WHAT YOU WILL DO
Up to and including the line with "wasm.setup();", return every line from the start of the entries below exactly.

[Start MATERIALS PROVIDED]

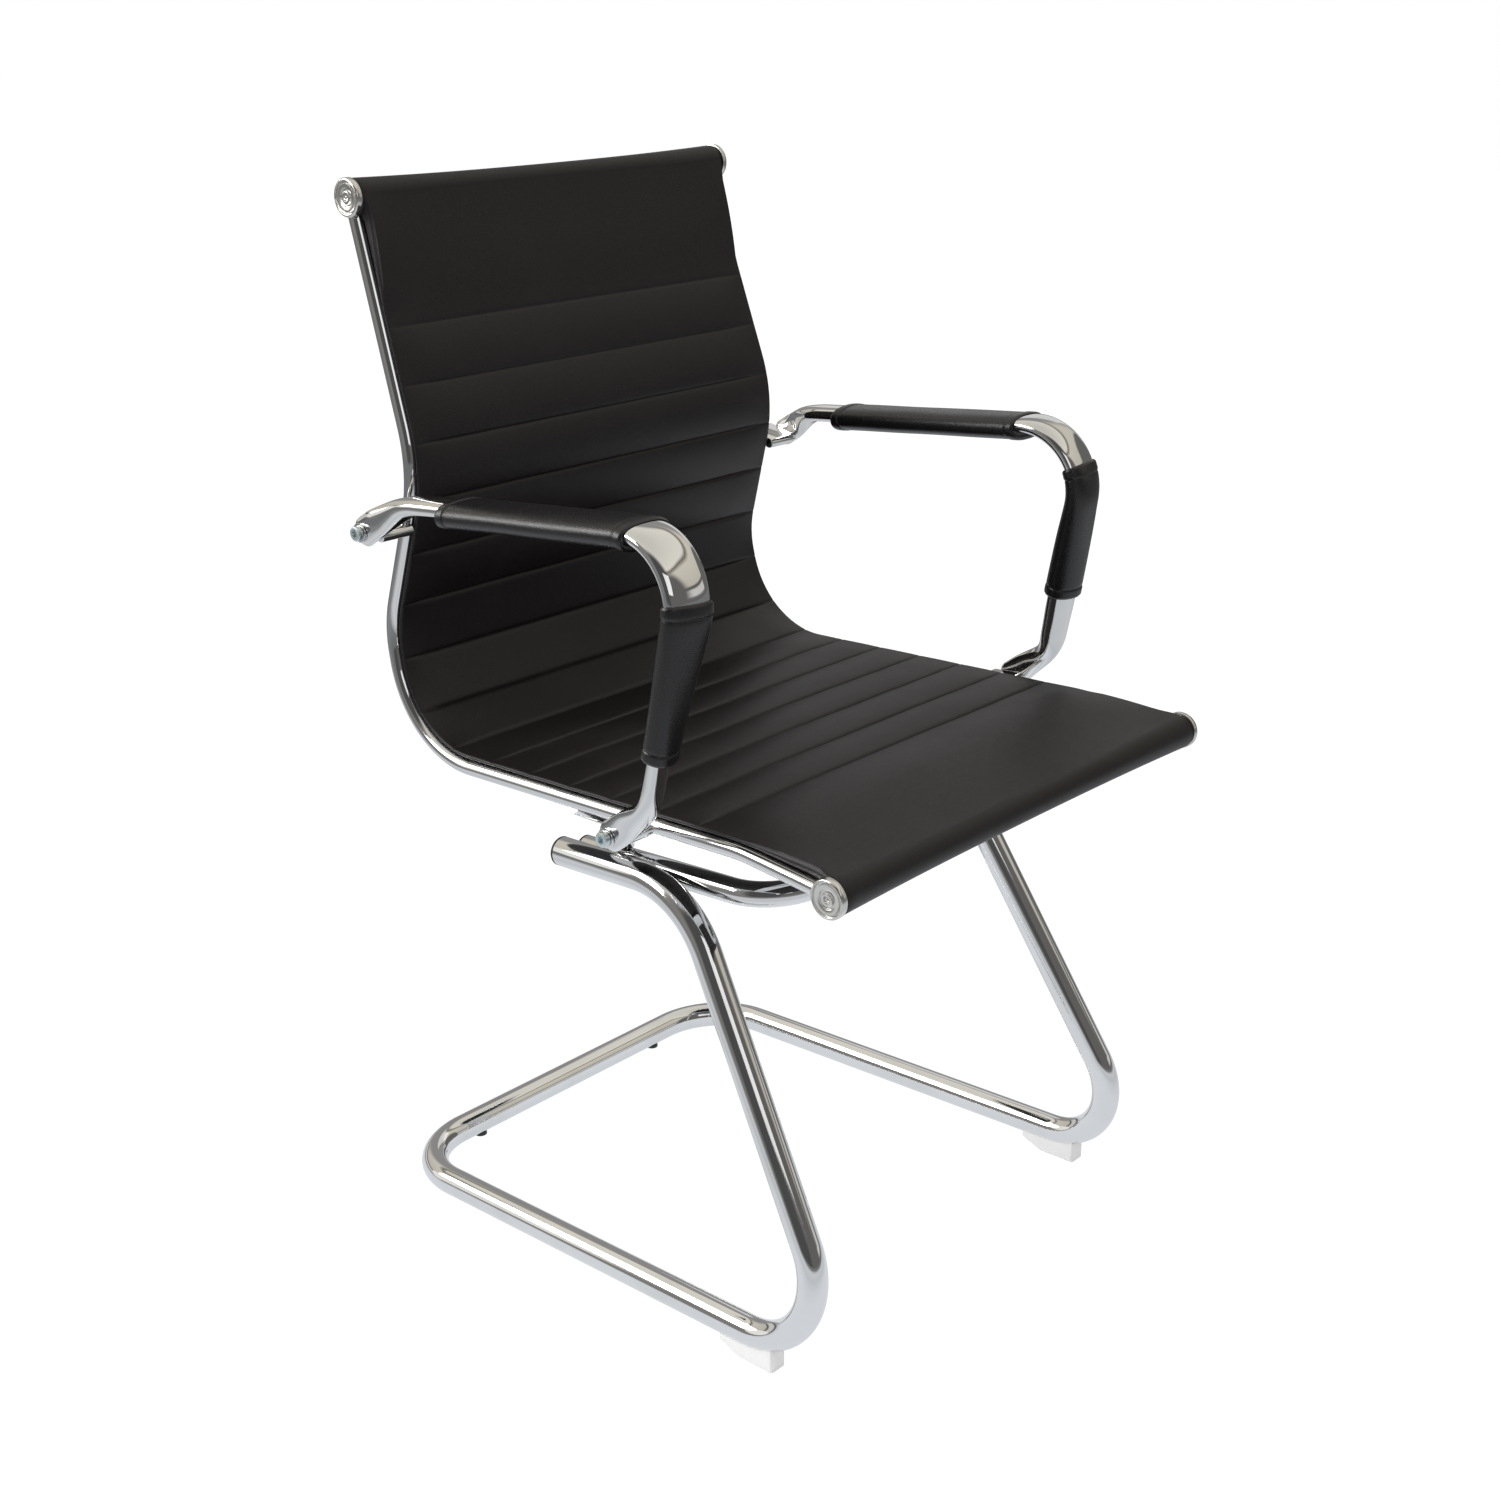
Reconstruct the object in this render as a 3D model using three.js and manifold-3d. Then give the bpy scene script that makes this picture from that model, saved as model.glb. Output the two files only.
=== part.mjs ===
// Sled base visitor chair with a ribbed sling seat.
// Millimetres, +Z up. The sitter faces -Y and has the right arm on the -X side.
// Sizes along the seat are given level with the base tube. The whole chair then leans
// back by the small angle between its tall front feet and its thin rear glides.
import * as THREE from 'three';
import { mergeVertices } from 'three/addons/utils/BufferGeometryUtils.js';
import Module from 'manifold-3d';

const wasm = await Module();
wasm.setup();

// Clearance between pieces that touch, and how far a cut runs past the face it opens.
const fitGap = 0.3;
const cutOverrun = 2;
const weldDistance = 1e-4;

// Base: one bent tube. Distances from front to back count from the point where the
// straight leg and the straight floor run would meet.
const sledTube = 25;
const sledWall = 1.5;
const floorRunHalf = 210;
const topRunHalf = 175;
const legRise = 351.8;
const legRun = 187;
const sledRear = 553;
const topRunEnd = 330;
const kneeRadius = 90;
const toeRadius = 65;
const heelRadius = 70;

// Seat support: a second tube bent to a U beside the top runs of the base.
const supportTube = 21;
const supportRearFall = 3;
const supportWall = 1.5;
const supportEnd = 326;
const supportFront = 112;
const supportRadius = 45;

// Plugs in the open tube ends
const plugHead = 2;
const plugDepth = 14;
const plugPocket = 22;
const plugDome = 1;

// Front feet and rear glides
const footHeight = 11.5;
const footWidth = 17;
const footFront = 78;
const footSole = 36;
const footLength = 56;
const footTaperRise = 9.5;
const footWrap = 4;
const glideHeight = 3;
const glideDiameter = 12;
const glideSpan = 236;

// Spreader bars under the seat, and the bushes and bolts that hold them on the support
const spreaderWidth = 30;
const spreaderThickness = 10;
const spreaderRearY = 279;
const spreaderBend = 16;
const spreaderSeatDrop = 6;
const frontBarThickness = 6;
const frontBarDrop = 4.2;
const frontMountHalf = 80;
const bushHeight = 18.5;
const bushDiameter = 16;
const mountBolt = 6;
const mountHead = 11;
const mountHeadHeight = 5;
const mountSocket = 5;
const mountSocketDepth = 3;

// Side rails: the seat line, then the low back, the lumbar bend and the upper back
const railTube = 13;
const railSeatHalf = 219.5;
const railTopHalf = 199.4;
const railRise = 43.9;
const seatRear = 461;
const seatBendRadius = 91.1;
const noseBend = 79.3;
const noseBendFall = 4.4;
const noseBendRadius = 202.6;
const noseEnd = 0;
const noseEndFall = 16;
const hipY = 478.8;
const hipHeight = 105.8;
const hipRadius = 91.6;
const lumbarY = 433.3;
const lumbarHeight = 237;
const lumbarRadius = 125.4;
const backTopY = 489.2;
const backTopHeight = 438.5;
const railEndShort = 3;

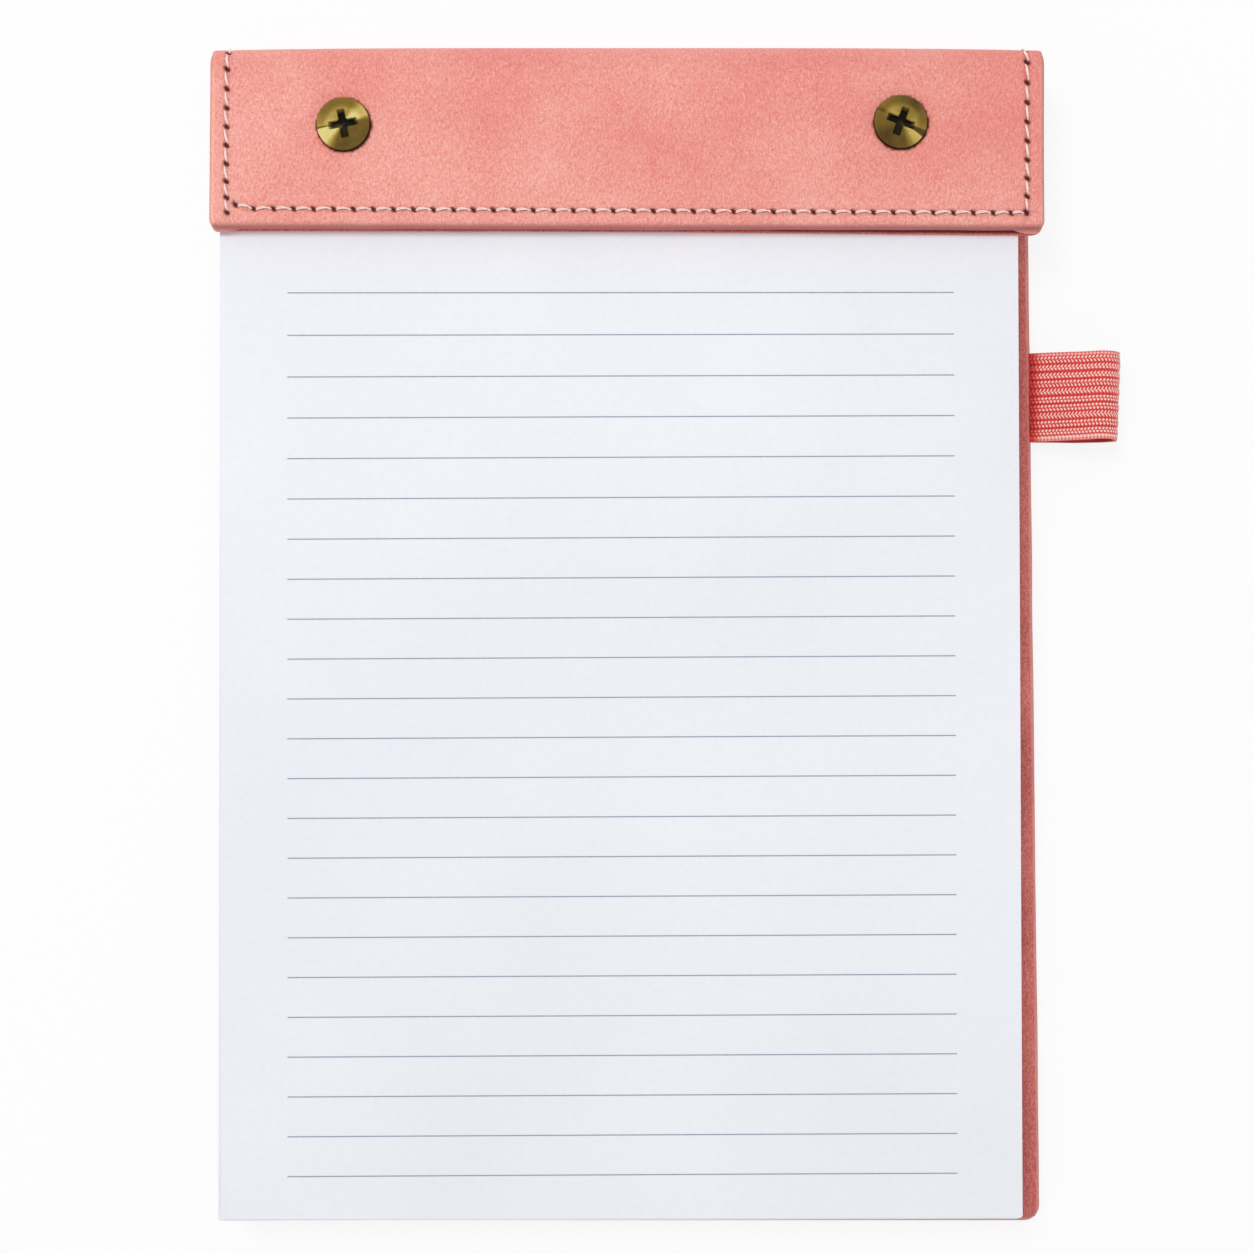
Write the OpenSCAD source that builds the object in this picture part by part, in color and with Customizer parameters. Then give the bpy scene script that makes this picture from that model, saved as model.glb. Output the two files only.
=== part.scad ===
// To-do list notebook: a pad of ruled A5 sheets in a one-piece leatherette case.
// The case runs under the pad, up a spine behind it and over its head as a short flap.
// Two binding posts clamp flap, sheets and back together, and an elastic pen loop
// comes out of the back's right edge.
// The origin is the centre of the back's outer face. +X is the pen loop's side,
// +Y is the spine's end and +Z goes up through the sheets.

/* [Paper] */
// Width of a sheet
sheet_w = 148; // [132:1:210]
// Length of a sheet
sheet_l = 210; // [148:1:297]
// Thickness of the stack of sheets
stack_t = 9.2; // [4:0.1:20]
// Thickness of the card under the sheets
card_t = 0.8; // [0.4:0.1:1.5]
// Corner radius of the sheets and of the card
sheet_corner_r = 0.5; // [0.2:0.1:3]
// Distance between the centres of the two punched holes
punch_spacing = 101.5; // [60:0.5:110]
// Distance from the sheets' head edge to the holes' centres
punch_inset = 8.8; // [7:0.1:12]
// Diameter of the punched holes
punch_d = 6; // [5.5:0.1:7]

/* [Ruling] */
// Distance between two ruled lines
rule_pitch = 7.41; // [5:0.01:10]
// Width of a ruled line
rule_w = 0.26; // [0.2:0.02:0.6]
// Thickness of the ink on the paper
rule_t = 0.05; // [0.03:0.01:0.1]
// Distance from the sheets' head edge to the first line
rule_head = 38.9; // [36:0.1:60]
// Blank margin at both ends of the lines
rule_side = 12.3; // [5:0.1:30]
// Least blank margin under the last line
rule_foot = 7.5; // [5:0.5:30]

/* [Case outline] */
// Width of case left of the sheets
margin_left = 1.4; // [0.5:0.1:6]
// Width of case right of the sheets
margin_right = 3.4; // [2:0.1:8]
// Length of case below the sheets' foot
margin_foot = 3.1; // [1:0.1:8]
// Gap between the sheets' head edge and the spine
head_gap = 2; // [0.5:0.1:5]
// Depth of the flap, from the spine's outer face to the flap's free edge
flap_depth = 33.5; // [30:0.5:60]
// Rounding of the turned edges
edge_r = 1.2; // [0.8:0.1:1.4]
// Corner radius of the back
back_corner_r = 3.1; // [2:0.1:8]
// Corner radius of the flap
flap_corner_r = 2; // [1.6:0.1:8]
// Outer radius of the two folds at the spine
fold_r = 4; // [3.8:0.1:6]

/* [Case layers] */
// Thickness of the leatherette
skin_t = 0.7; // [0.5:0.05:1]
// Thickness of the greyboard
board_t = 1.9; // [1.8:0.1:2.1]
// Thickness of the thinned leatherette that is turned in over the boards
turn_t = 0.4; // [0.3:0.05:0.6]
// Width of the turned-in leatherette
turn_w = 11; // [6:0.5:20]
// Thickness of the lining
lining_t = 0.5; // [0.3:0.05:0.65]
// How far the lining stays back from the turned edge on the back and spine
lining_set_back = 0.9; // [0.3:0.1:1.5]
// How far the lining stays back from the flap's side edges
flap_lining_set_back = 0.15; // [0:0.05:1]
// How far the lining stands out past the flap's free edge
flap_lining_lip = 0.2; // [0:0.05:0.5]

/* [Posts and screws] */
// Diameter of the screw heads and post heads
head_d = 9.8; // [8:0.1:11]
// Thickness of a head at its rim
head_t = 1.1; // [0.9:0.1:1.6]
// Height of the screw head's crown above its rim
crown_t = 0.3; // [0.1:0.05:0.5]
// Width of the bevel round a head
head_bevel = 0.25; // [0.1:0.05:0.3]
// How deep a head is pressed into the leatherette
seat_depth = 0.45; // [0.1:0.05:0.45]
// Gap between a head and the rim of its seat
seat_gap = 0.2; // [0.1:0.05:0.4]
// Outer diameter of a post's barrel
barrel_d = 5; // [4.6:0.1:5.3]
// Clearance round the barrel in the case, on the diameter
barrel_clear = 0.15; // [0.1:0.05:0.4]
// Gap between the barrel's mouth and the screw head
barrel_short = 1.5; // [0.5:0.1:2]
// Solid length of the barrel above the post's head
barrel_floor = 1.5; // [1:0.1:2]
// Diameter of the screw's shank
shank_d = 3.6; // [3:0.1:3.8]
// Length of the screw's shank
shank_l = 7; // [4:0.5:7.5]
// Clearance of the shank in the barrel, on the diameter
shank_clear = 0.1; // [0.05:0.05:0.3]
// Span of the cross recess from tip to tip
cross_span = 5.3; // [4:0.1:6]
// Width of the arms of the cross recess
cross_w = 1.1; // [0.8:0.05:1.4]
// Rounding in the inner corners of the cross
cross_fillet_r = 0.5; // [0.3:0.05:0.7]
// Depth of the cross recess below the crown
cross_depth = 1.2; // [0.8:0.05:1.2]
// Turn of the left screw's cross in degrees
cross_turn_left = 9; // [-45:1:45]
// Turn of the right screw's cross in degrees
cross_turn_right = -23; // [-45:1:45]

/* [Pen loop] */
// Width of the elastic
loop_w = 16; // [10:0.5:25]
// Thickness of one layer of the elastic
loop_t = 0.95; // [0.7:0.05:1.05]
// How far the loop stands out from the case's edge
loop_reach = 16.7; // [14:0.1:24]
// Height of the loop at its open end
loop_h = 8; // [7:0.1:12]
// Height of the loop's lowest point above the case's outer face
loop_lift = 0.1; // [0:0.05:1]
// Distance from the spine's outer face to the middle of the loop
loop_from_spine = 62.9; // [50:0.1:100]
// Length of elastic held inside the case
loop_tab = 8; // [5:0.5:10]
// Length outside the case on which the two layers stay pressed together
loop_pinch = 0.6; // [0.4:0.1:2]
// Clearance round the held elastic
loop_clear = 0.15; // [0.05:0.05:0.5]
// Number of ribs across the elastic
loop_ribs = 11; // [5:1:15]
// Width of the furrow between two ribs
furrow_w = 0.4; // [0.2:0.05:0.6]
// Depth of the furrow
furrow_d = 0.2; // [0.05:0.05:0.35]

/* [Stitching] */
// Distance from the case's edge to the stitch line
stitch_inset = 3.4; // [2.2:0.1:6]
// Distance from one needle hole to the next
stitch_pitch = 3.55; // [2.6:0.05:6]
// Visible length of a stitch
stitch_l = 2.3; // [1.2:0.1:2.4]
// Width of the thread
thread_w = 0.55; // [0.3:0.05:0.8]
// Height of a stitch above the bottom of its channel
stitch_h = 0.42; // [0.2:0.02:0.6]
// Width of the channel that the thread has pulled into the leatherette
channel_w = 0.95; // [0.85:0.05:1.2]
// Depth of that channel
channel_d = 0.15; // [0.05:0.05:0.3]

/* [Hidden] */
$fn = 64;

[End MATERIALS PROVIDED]

SOLVED EXERCISE
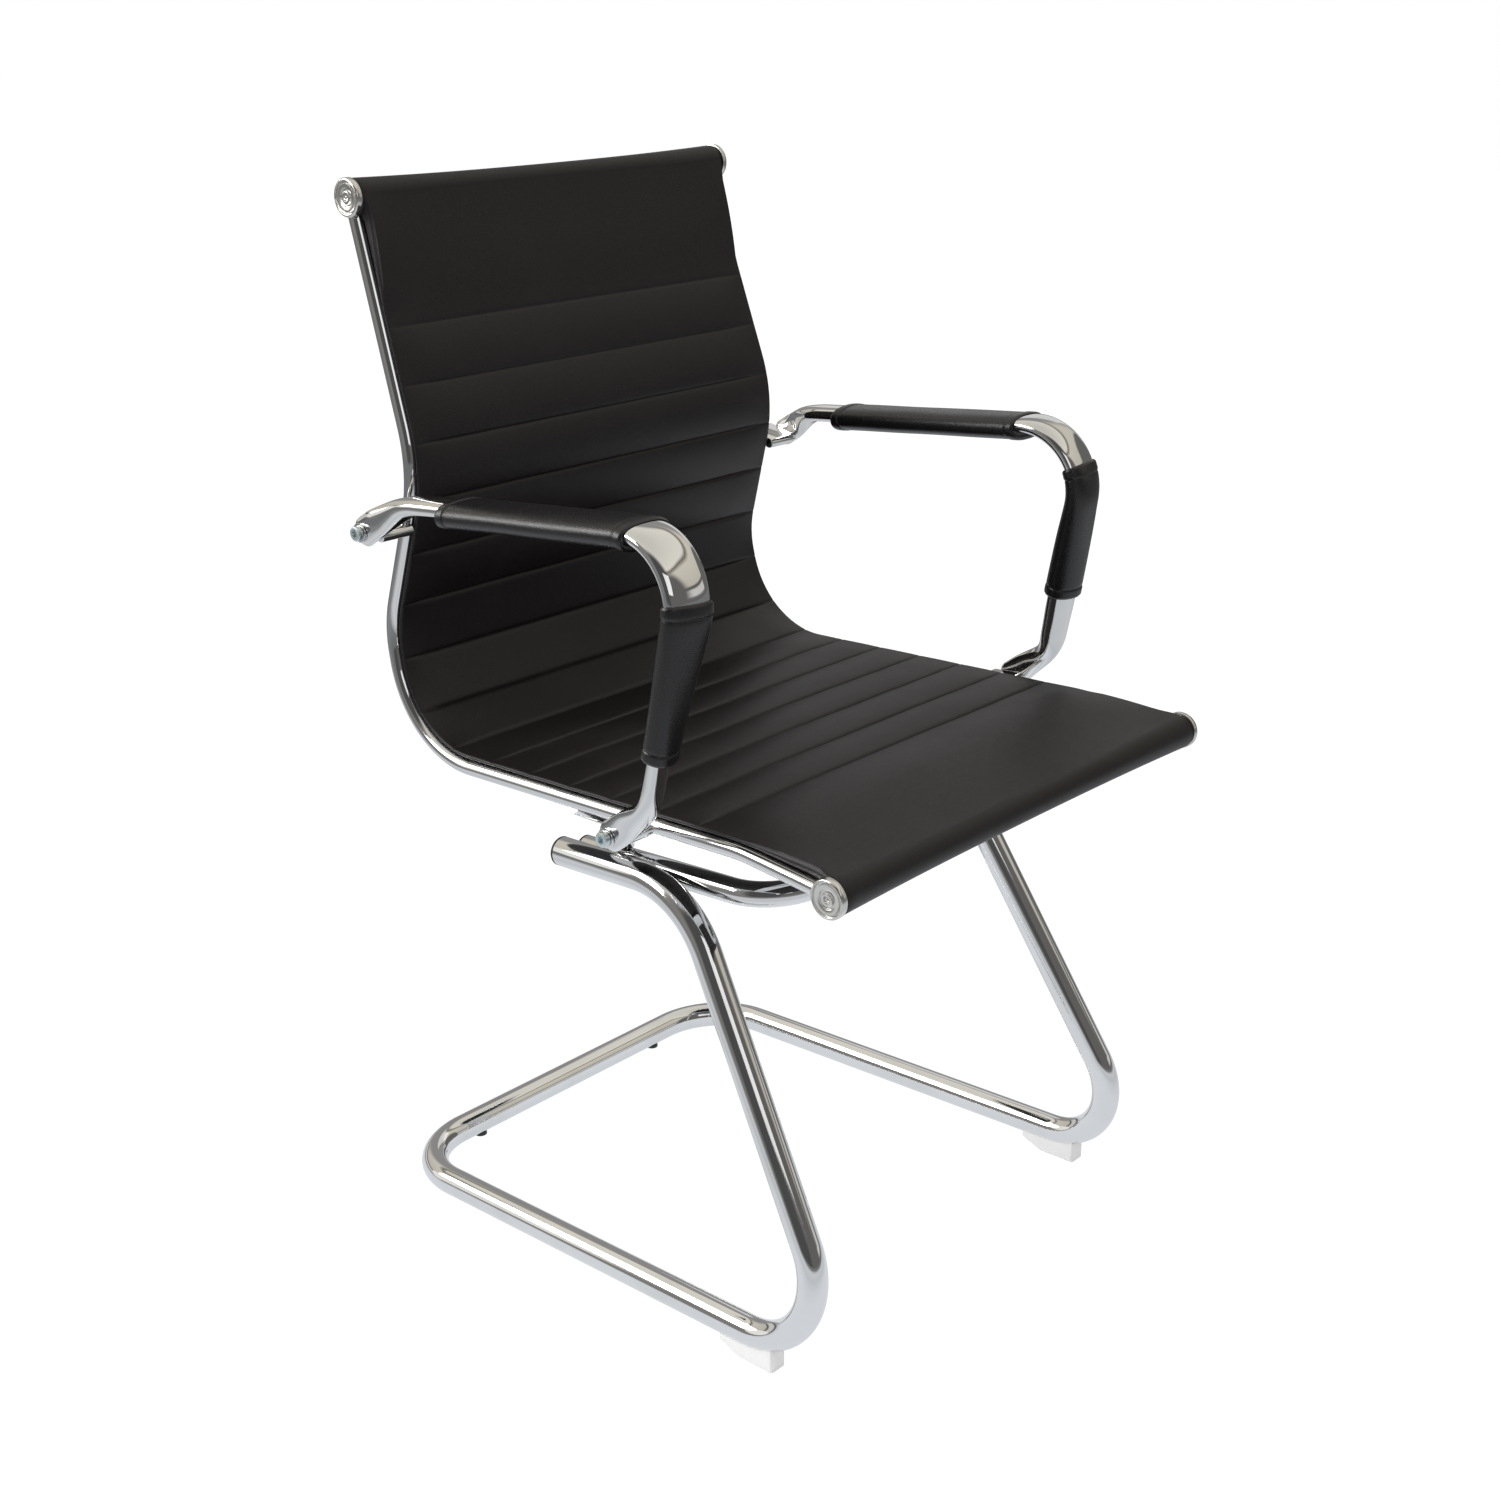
Reconstruct the object in this render as a 3D model using three.js and manifold-3d. Then give the bpy scene script that makes this picture from that model, saved as model.glb. Output the two files only.
=== part.mjs ===
// Sled base visitor chair with a ribbed sling seat.
// Millimetres, +Z up. The sitter faces -Y and has the right arm on the -X side.
// Sizes along the seat are given level with the base tube. The whole chair then leans
// back by the small angle between its tall front feet and its thin rear glides.
import * as THREE from 'three';
import { mergeVertices } from 'three/addons/utils/BufferGeometryUtils.js';
import Module from 'manifold-3d';

const wasm = await Module();
wasm.setup();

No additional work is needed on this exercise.